Tailwindcss and create-react-app, an alternative approach

Barnabás Molnár
7 min readJul 22, 2021

Introduction

Tailwindcss is an extremely popular utility-first CSS framework with a fantastic development and support staff behind it. If you’re reading this article, you probably already know this, so we’re not here to extol the virtues of tailwind. Instead, we’re here to talk about how to integrate it with yet another insanely popular and widespread tool: create-react-app (CRA).

I’ve included a TL;DR section near the end if you just want to get going really quickly. If you’re interested in the why and how of this approach, then I’ve done my best to give you a comprehensive walk-through below.

Motivation

First of all, why would one want to use CRA to set-up a build and dev configuration for React apps?

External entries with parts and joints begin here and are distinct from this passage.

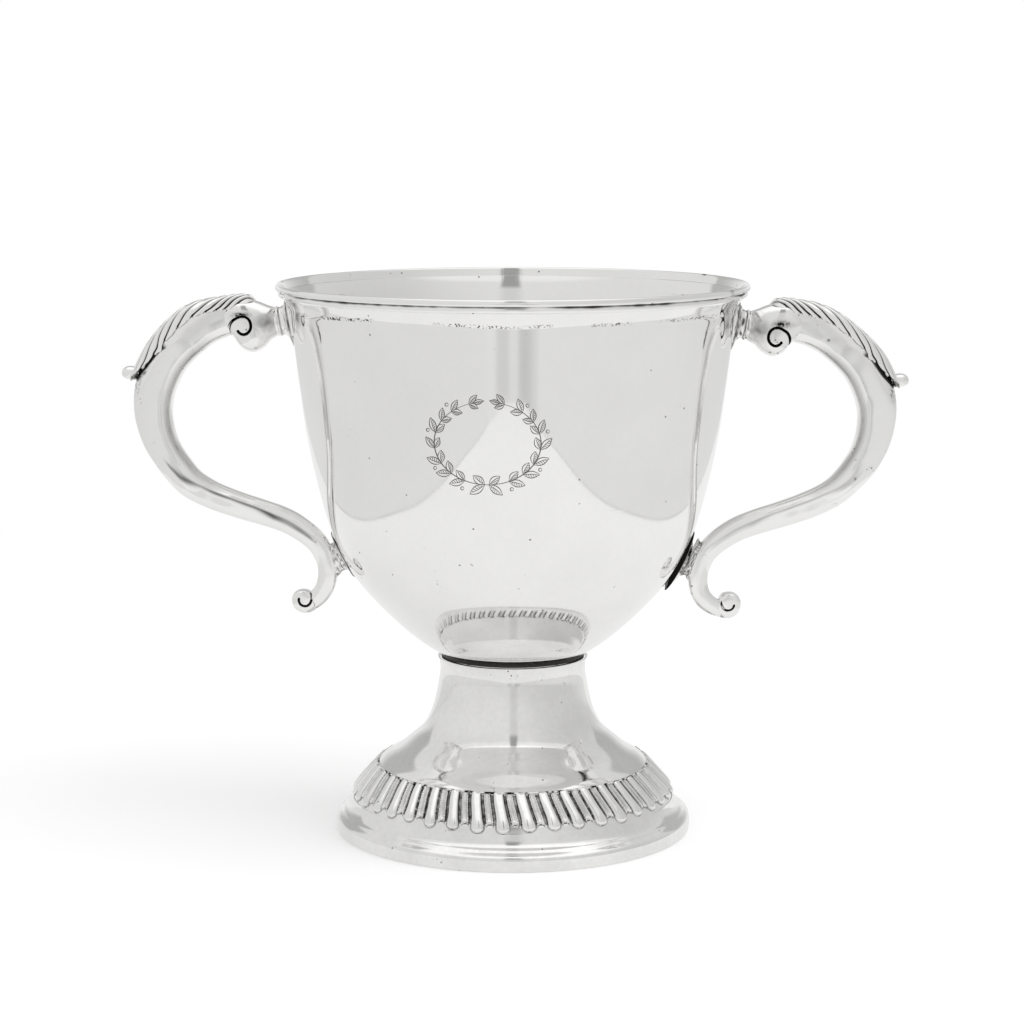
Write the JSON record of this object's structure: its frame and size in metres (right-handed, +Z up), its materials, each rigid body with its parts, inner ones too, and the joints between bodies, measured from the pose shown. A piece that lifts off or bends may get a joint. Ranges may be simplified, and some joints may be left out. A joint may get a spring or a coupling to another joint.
{
  "type": "two-handled cup",
  "caption": "Silver drinking cup: raised bowl on a trumpet foot with a gadrooned border, and a pair of hollow scroll handles capped with leaves.",
  "frame": {"origin": "on the cup's axis, in the plane that the foot stands on", "axes": "+Z up along the cup's axis, handles along +X and -X, front towards -Y"},
  "size_m": [0.227, 0.136, 0.16],
  "materials": {
    "silver_sheet": "polished hammered silver sheet",
    "silver_cast": "polished cast and chased silver",
    "silver_tarnished": "dull silver in a recess"
  },
  "bodies": {
    "root": {"bowl": "silver_sheet", "rim_moulding": "silver_sheet", "foot_collar": "silver_tarnished", "foot_pedestal": "silver_sheet", "foot_wire": "silver_tarnished", "foot_gadroon_border": "silver_cast", "foot_flange": "silver_sheet", "left_upper_plate": "silver_cast", "left_upper_scroll": "silver_cast", "left_handle_front_half": "silver_cast", "left_handle_back_half": "silver_cast", "left_leaf_cap": "silver_cast", "left_lower_scroll": "silver_cast", "left_lower_strut": "silver_cast", "left_lower_plate": "silver_cast", "right_upper_plate": "silver_cast", "right_upper_scroll": "silver_cast", "right_handle_front_half": "silver_cast", "right_handle_back_half": "silver_cast", "right_leaf_cap": "silver_cast", "right_lower_scroll": "silver_cast", "right_lower_strut": "silver_cast", "right_lower_plate": "silver_cast"}
  },
  "joints": []
}
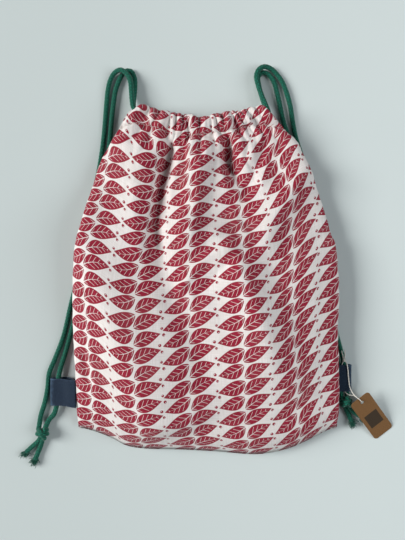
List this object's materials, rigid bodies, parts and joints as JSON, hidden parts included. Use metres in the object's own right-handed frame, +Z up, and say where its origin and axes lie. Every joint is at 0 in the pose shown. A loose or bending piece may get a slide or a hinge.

While there are now several alternatives — be that Parcel, Next.js, Vite, Snowpack, just to name a few — that hasn’t always been the case. You could create your very own configuration from scratch, by hand as well, of course. I have a suspicion, however, that most of us don’t particularly enjoy setting up complex build and dev configurations and instead opt for a tool like the ones mentioned above. It just so happens that CRA is, with nearly 90k GitHub stars at the time of writing, quite possibly the most popular tool out there for this purpose. So, if you’re on CRA and can’t or won’t consider alternatives for whatever reason — but at the same time still want to take advantage of tailwindcss to its fullest — then this article is definitely for you.

Now, you might be thinking: but there are already ways to integrate the two tools; there’s even a how-to on tailwind’s website. Indeed, and if you scour the web, you’ll find many other hand-rolled solutions. I’m here to tell you that none of these options are optimal.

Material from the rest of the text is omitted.